HUA Co-President Travis Allen Johnson ’24 said he felt the opening of the clothing closet was a “huge success” and anticipates a “great reception from students” in its future iterations.
“I think it was really incredible seeing students come and really express that this is something that they really want,” Johnson said. “I know one student in particular came and was able to look through clothing and mentioned that this is a resource that not only will she benefit from, but she’ll also tell her roommates and her friends.”
The clothing closet will remain open to students Mondays, Wednesdays, and Fridays from 3:00 p.m. to 5:00 p.m. During its first day, visitors were only allowed to view the clothing collection, though beginning Friday, students can make an appointment on the HUA website to check out clothing from the closet.
Students can preview the HUA’s inventory on the website and filter clothing by size or color, and may arrive at their appointment with a specific item in mind or come to browse. Students may also donate items of clothing by bringing them to the HUA office or general meetings.
“It’s personally and professionally really exciting and rewarding to see this come to fruition,” Johnson said. “This is a program that LyLena and I have envisioned for almost a year now when we decided to run together.”
About 20 to 30 students visited the grand opening, Johnson said. Two Harvard staff members came to donate clothes. The HUA provided doughnuts and lemonade to students who attended.
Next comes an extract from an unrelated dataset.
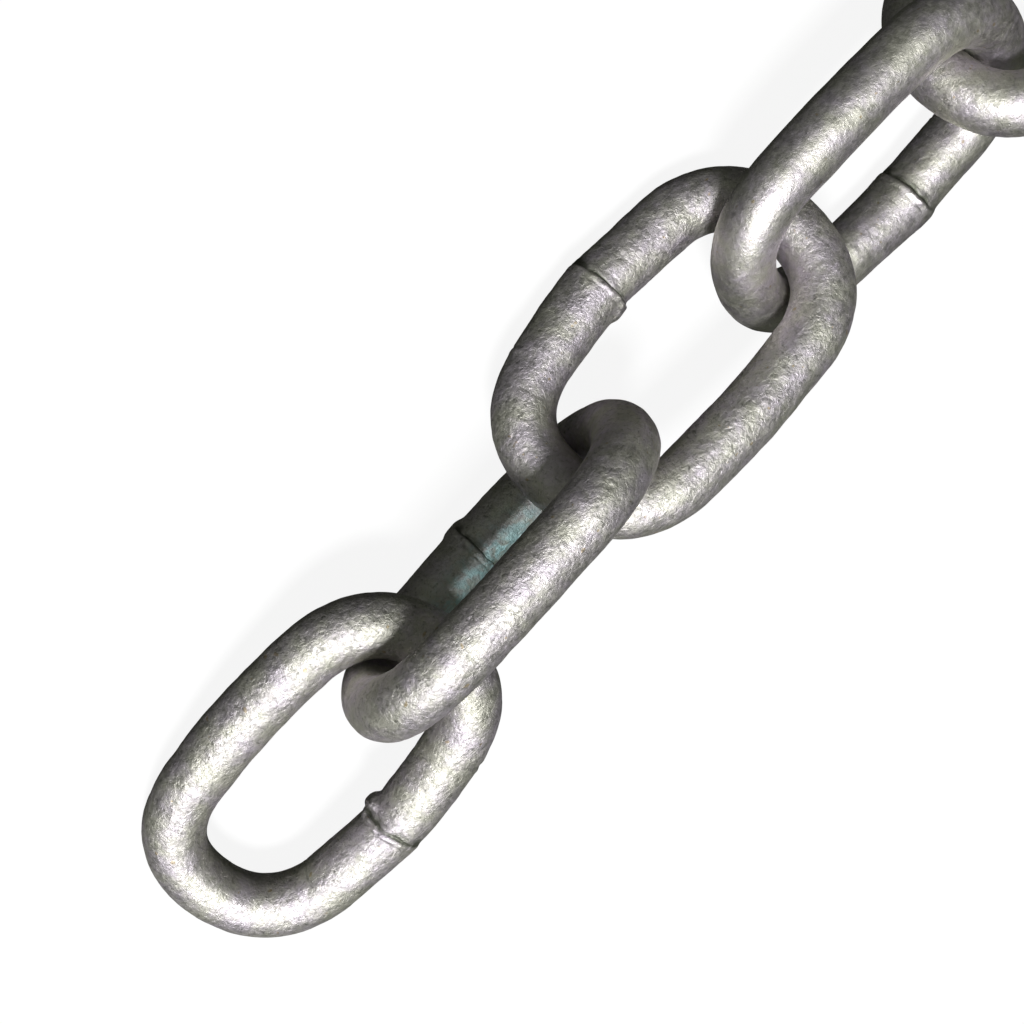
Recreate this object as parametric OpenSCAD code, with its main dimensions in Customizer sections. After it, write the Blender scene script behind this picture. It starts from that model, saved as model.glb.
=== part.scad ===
// Length of galvanised anchor chain: five welded links of round bar, lying on a flat floor.
// The chain runs along +X. Its origin is on the floor, at the middle of its length and width.

/* [Bar] */
// Thickness of the round bar
bar_d = 13; // [12:0.5:14]

/* [Link] */
// Clear length inside a link
inner_length = 57; // [54:0.5:60]
// Clear width inside a link
inner_width = 25.5; // [24:0.5:27]
// Radius of the bar's centreline at the four corners
corner_r = 17; // [15:0.5:18]
// Radius of the bar's centreline round the flattened ends
crown_r = 25; // [23:0.5:28]
// How much thinner the bar is where it is bent round a corner
bend_thinning = 0.05; // [0.04:0.01:0.1]

/* [Weld] */
// Angle between each half of the welded leg and the length of the link
weld_kink = 3; // [1:0.5:5]
// Length of the weld bead along the leg
bead_length = 3.6; // [3:0.1:5]
// Height of the weld bead above the bar
bead_height = 0.6; // [0.3:0.1:1]

/* [How the five links lie] */
// Middle of each link along the chain
centre_x = [-110, -57, -2, 53, 109]; // [-150:1:150]
// Middle of each link across the chain
centre_y = [-2, 5, 5, 0, -1]; // [-20:1:20]
// Turn of each link about its own length; at 0 it lies flat with its weld on the +Y side
roll = [175, -100, -33, -147, -43]; // [-180:1:180]
// Slope of each link's length; positive puts its +X end lower
slope = [-13, 0, 6, -2, 0]; // [-20:1:20]
// Turn of each link on the floor, away from +X
heading = [6, 0, -3, -1, -4]; // [-20:1:20]

/* [Hidden] */
$fn = 64;

zinc_grey = [0.62, 0.63, 0.61];
bar_r = bar_d / 2;
// Half the length and half the width of the bar's centreline
half_l = inner_length / 2 + bar_r;
half_w = inner_width / 2 + bar_r;
// A corner's thinner bar runs this far into the bars that it joins
lap = 0.4;
lap_turn = lap / corner_r * 180 / PI;
// The two halves of the welded leg stop this far short of each other, inside the bead
weld_gap = 0.8;
// The bead is flat on top for a third of its length, and its feet are just inside the bar
bead_flat = bead_length / 3;
bead_foot_r = bar_r - 0.3;

// Angle that a corner turns through, between a leg at this kink and the crown
function corner_turn(kink) =
    acos((half_w * cos(kink) - (half_l - crown_r) * sin(kink) - corner_r) / (crown_r - corner_r));

// Direction from the crown's centre to the place where the corner meets the crown
function crown_end(kink) = 90 - kink - corner_turn(kink);

// Centre of a corner's arc
function corner_centre(kink) =
    [half_l - crown_r, 0] + (crown_r - corner_r) * [cos(crown_end(kink)), sin(crown_end(kink))];

// Length of straight bar from the middle of a leg to its corner
function half_leg(kink) =
    norm(corner_centre(kink) + corner_r * [sin(kink), cos(kink)] - [0, half_w]);

// Direction straight down, in the plane of a link that lies at this roll and slope
function downward(roll, slope) = [sin(slope), -cos(slope) * sin(roll)];

// Furthest that the bar's centreline goes from the link's middle in a direction in its plane
function reach(way) =
    let(
        kink = way.y > 0 ? weld_kink : 0,
        side = [abs(way.x), abs(way.y)],
        angle = atan2(side.y, side.x)
    )
    angle < crown_end(kink) ? side.x * (half_l - crown_r) + norm(way) * crown_r :
    angle < 90 - kink ? side * corner_centre(kink) + norm(way) * corner_r :
    side.y * half_w;

// Furthest that the weld bead goes from the link's middle in a direction in its plane
function bead_reach(way) =
    way.y * half_w + (bar_r + bead_height) * sqrt(1 - way.x ^ 2) + abs(way.x) * bead_flat / 2;

// Height of a link's middle when its lowest point is on the floor
function resting_height(roll, slope) =
    let(way = downward(roll, slope))
    max(reach(way) + bar_r, bead_reach(way));

// Bar bent round an arc in the XY plane, from one direction through a turn
module bent_bar(radius, thickness, from, turn) {
    rotate([0, 0, from])
        rotate_extrude(angle = turn)
            translate([radius, 0])
                circle(d = thickness);
}

// Straight bar along +X, from one distance to another
module straight_bar(from, to) {
    translate([from, 0, 0])
        rotate([0, 90, 0])
            cylinder(d = bar_d, h = to - from);
}

// Corner between a leg at this kink, on the +Y side, and the crown at the +X end
module corner(kink) {
    translate(corner_centre(kink))
        bent_bar(
            corner_r,
            bar_d - 2 * bend_thinning,
            crown_end(kink) - lap_turn,
            corner_turn(kink) + 2 * lap_turn
        );
}

// Flattened end of the link, where its neighbour bears, with both corners
module link_end() {
    translate([half_l - crown_r, 0])
        bent_bar(crown_r, bar_d, -crown_end(0), crown_end(0) + crown_end(weld_kink));
    corner(weld_kink);
    mirror([0, 1, 0])
        corner(0);
}

// Half of the welded leg, which leans in from the weld towards the +X end
module half_welded_leg() {
    translate([0, half_w])
        rotate([0, 0, -weld_kink])
            straight_bar(weld_gap, half_leg(weld_kink));
}

// Leg with no weld
module plain_leg() {
    translate([0, -half_w])
        straight_bar(-half_leg(0), half_leg(0));
}

// Raised bead round the butt weld
module weld_bead() {
    translate([0, half_w])
        rotate([0, 90, 0])
            rotate_extrude()
                polygon([
                    [0, -bead_length / 2],
                    [bead_foot_r, -bead_length / 2],
                    [bar_r + bead_height, -bead_flat / 2],
                    [bar_r + bead_height, bead_flat / 2],
                    [bead_foot_r, bead_length / 2],
                    [0, bead_length / 2]
                ]);
}

// One whole link, flat in the XY plane about its own middle
module link() {
    for (end = [0, 1])
        mirror([end, 0, 0]) {
            link_end();
            half_welded_leg();
        }
    plain_leg();
    weld_bead();
}

// A link of the chain where it lies, counted from the free end at -X
module link_in_place(number) {
    i = number - 1;
    color(zinc_grey)
        translate([centre_x[i], centre_y[i], resting_height(roll[i], slope[i])])
            rotate([roll[i], slope[i], heading[i]])
                link();
}

module link_1() { link_in_place(1); }
module link_2() { link_in_place(2); }
module link_3() { link_in_place(3); }
module link_4() { link_in_place(4); }
module link_5() { link_in_place(5); }

link_1();
link_2();
link_3();
link_4();
link_5();
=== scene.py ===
# Length of galvanised anchor chain: five butt-welded links of round bar, lying on a pale floor.
# Each link is one swept mesh with its weld, its dents and its lumpy zinc, and stands for its CAD link.
import math
import random
from collections import namedtuple

import bpy
import numpy as np
from mathutils import Euler, Matrix, Vector, noise


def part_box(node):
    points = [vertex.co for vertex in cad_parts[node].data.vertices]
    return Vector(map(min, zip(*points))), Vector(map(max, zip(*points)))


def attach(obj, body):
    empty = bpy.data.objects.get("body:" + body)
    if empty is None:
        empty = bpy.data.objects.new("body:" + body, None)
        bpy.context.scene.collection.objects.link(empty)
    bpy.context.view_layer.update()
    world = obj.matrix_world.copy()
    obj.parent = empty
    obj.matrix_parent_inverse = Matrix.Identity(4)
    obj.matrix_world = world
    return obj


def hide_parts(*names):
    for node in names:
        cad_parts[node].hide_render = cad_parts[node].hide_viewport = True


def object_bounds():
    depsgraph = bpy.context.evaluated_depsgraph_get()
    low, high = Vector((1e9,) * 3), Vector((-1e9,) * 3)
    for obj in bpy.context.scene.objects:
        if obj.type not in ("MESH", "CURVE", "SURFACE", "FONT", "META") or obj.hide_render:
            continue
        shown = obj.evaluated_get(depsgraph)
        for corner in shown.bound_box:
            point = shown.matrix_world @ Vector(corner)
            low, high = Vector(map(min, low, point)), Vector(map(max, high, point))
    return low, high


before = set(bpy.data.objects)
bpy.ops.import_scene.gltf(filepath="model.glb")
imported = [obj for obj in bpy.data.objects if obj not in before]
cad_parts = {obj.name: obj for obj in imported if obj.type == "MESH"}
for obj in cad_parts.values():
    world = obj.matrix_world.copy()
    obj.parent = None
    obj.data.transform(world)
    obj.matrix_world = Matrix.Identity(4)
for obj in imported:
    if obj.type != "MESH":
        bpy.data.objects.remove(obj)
CAD_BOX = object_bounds()

# A link is worked out in millimetres and made in metres
MM = 0.001

# ---- The link. These are the driving sizes of the CAD links. ----
BAR_R = 6.5
# Half the length and half the width of the bar's centreline
HALF_LENGTH = 35.0
HALF_WIDTH = 19.25
# Centreline radii of the corners and of the flattened ends, the crowns
CORNER_R = 17.0
CROWN_R = 25.0
# Angle between each half of the welded leg and the length of the link
WELD_KINK = math.radians(3)

# Roll about its own length, slope and heading of each link, in degrees, as the CAD places it
LIES = {
    "link_1": (175, -13, 6),
    "link_2": (-100, 0, 0),
    "link_3": (-33, 6, -3),
    "link_4": (-147, -2, -1),
    "link_5": (-43, 0, -4),
}

# How far each link is pulled in at its four corners: beside the weld at +X and -X, and on the other leg at
# -X and +X. Between its corners each leg then bows out a little.
PULLED_IN = {
    "link_1": (1.0, 0.5, 0.8, 0.8),
    "link_2": (0.1, 0.6, 0.5, 0.3),
    "link_3": (0.2, 0.95, 0.6, 0.5),
    "link_4": (0.3, 0.4, 0.4, 0.5),
    "link_5": (0.6, 0.5, 0.7, 0.6),
}
# Distance along the link from its middle to where it is pulled in most, and the half-length of the pull
PULL_PLACE = 23.0
PULL_LENGTH = 9.0
BOWED_OUT = 0.35
BOW_LENGTH = 11.0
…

Dawn Ling, an assistant director of administration at the Office of Undergraduate Education, came by the clothing closet on its opening day to donate items.
“If the students find it to be helpful, and they’re receptive to this, then I’m 100 percent in support. I think it’s a wonderful thing,” Ling said. “I know when I was a college student that lots of my classmates could have benefited from it.”
Ling said she heard from a colleague there was also a professional clothing initiative under the former student government structure, the Undergraduate Council, which subsidized professional clothing purchases for a select number of students. Upon reaching out to HUA co-president LyLena D. Estabine ’24, Ling learned about the clothing closet.
Estabine said the co-presidents were inspired by their work in the Undergraduate Council to create the clothing closet, building on the previous government’s initiative, which provided subsidies to some students to purchase professional clothing.
“There were always more students who needed the service than could be provided for,” Estabine said. “We wanted to create a system that was more sustainable, both environmentally as well as economically, and make student activity fee dollars work further and for longer.”